Some records
======
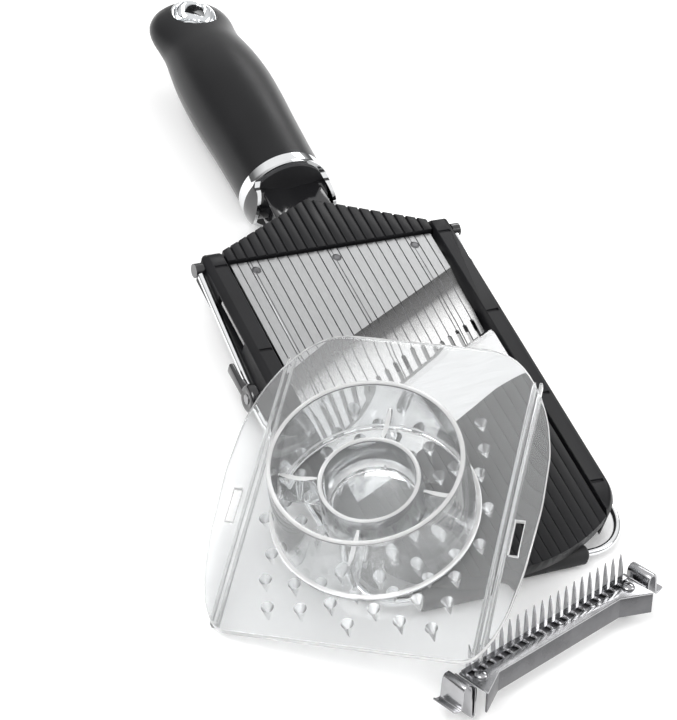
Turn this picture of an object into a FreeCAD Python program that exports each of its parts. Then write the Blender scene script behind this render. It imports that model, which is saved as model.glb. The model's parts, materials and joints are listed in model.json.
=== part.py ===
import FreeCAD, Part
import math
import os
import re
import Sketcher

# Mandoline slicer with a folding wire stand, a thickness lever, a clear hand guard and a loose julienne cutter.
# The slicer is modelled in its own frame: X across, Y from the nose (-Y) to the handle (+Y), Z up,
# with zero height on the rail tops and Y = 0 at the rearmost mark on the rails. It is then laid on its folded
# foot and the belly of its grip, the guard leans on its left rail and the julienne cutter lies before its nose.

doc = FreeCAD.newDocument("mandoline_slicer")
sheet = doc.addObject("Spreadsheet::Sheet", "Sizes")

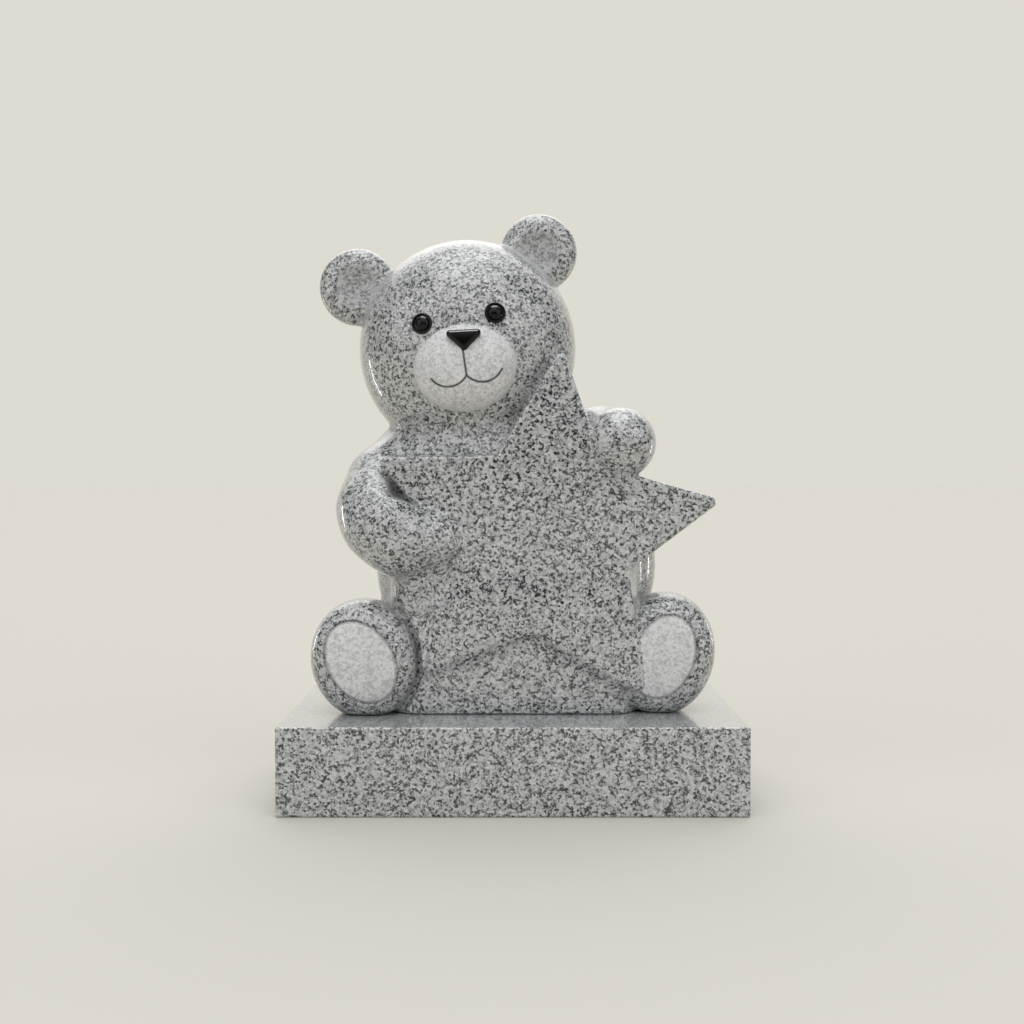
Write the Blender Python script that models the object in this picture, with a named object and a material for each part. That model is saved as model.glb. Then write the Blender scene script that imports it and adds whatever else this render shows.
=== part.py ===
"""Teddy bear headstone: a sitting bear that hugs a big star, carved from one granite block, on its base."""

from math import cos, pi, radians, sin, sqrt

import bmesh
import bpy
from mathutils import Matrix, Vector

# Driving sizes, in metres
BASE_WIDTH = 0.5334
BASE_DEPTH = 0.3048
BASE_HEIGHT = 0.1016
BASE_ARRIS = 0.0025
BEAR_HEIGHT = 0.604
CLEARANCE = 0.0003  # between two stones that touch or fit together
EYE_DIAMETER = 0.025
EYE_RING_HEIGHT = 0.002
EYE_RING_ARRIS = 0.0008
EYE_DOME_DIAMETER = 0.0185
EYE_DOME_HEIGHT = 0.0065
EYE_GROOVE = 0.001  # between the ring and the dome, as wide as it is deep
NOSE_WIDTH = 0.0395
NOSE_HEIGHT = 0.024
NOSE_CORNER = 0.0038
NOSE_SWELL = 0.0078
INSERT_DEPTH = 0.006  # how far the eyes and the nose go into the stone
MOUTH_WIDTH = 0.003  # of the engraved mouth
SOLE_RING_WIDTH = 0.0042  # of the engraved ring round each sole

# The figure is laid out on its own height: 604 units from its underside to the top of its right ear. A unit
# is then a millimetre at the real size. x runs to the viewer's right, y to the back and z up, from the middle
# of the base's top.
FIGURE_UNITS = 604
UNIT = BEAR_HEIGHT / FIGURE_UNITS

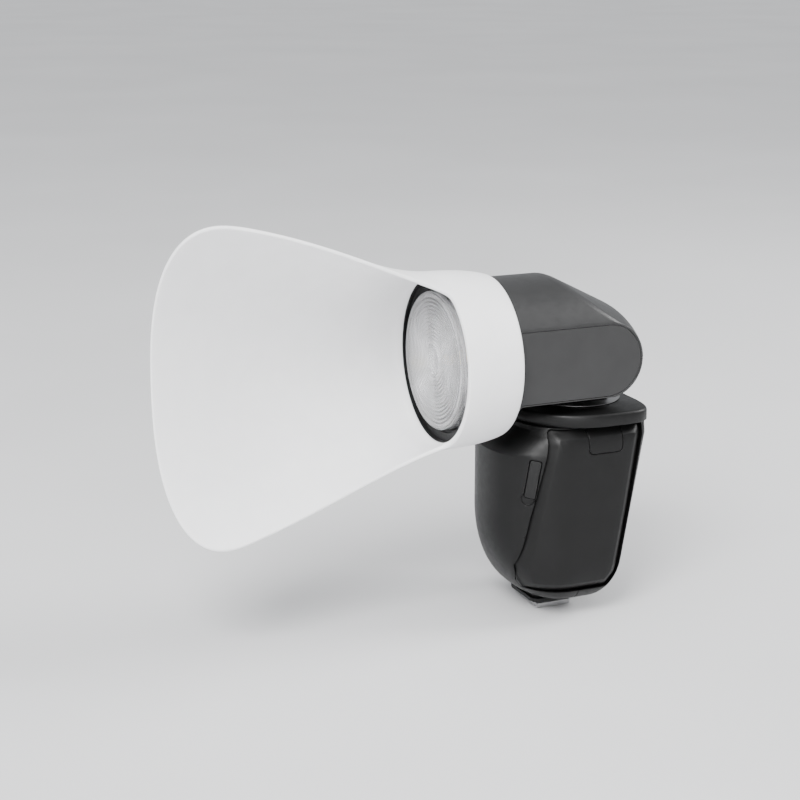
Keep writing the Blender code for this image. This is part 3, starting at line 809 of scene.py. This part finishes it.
======
Requirements ::
Write the material out again in its entirety, exactly as shown.

Exercise output ::
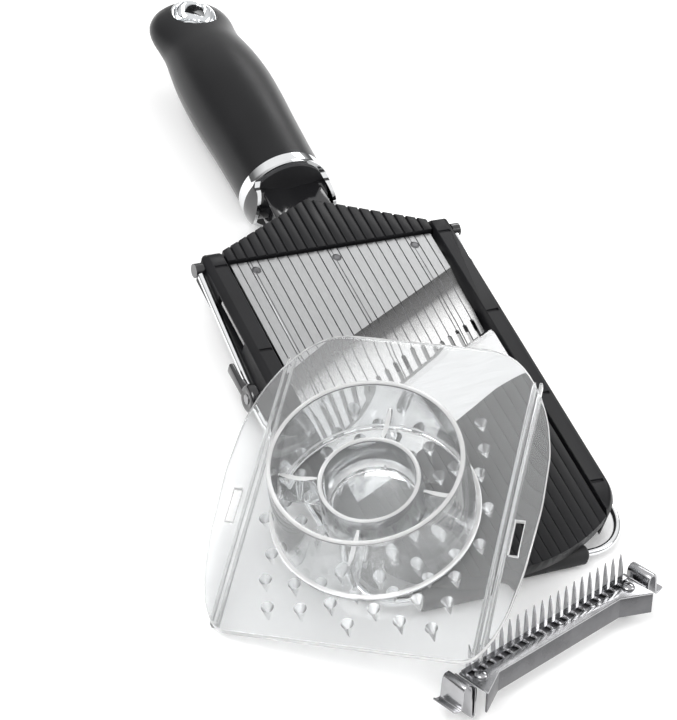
Turn this picture of an object into a FreeCAD Python program that exports each of its parts. Then write the Blender scene script behind this render. It imports that model, which is saved as model.glb. The model's parts, materials and joints are listed in model.json.
=== part.py ===
import FreeCAD, Part
import math
import os
import re
import Sketcher

# Mandoline slicer with a folding wire stand, a thickness lever, a clear hand guard and a loose julienne cutter.
# The slicer is modelled in its own frame: X across, Y from the nose (-Y) to the handle (+Y), Z up,
# with zero height on the rail tops and Y = 0 at the rearmost mark on the rails. It is then laid on its folded
# foot and the belly of its grip, the guard leans on its left rail and the julienne cutter lies before its nose.

doc = FreeCAD.newDocument("mandoline_slicer")
sheet = doc.addObject("Spreadsheet::Sheet", "Sizes")

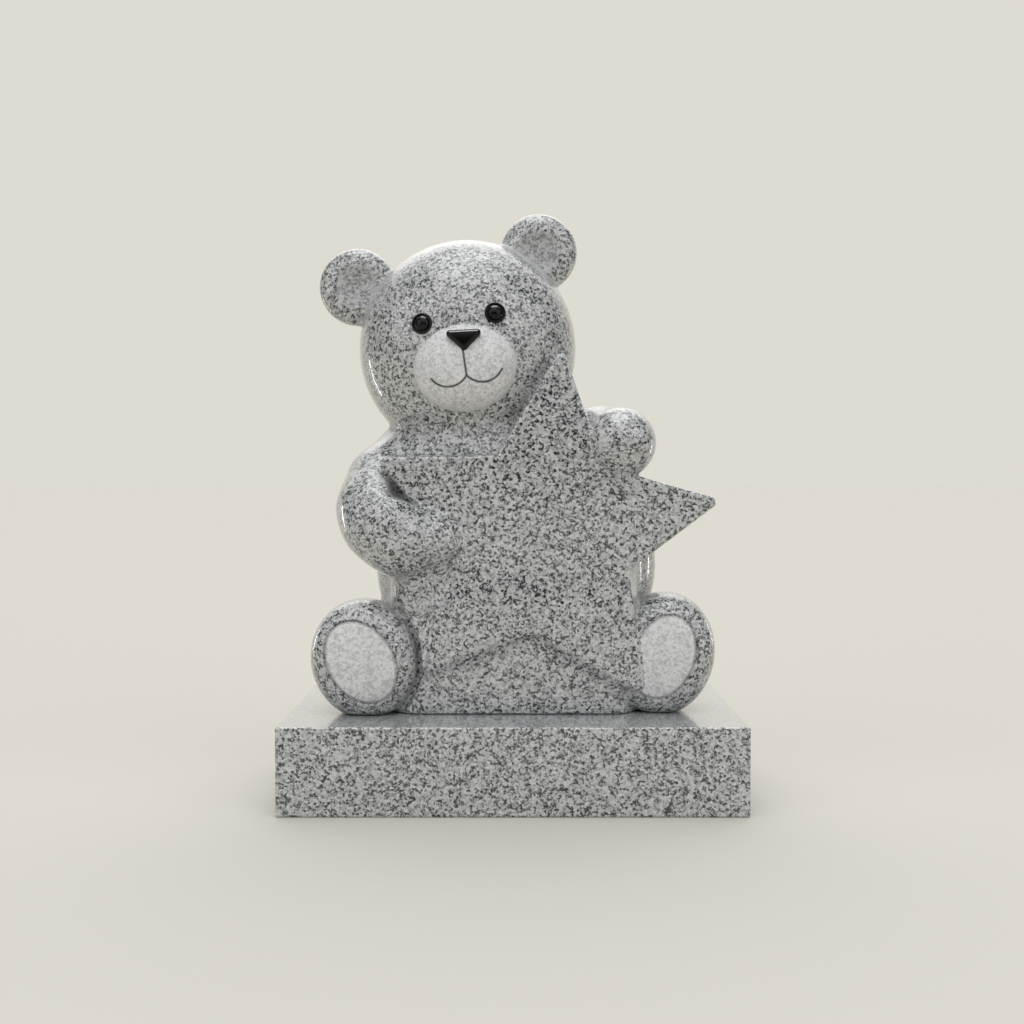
Write the Blender Python script that models the object in this picture, with a named object and a material for each part. That model is saved as model.glb. Then write the Blender scene script that imports it and adds whatever else this render shows.
=== part.py ===
"""Teddy bear headstone: a sitting bear that hugs a big star, carved from one granite block, on its base."""

from math import cos, pi, radians, sin, sqrt

import bmesh
import bpy
from mathutils import Matrix, Vector

# Driving sizes, in metres
BASE_WIDTH = 0.5334
BASE_DEPTH = 0.3048
BASE_HEIGHT = 0.1016
BASE_ARRIS = 0.0025
BEAR_HEIGHT = 0.604
CLEARANCE = 0.0003  # between two stones that touch or fit together
EYE_DIAMETER = 0.025
EYE_RING_HEIGHT = 0.002
EYE_RING_ARRIS = 0.0008
EYE_DOME_DIAMETER = 0.0185
EYE_DOME_HEIGHT = 0.0065
EYE_GROOVE = 0.001  # between the ring and the dome, as wide as it is deep
NOSE_WIDTH = 0.0395
NOSE_HEIGHT = 0.024
NOSE_CORNER = 0.0038
NOSE_SWELL = 0.0078
INSERT_DEPTH = 0.006  # how far the eyes and the nose go into the stone
MOUTH_WIDTH = 0.003  # of the engraved mouth
SOLE_RING_WIDTH = 0.0042  # of the engraved ring round each sole

# The figure is laid out on its own height: 604 units from its underside to the top of its right ear. A unit
# is then a millimetre at the real size. x runs to the viewer's right, y to the back and z up, from the middle
# of the base's top.
FIGURE_UNITS = 604
UNIT = BEAR_HEIGHT / FIGURE_UNITS

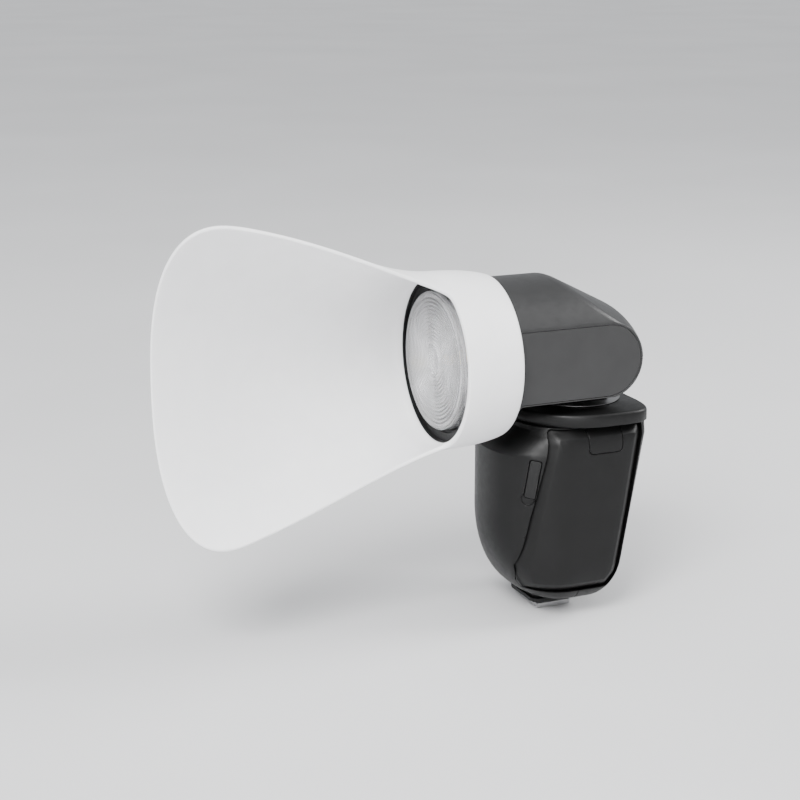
Keep writing the Blender code for this image. This is part 3, starting at line 809 of scene.py. This part finishes it.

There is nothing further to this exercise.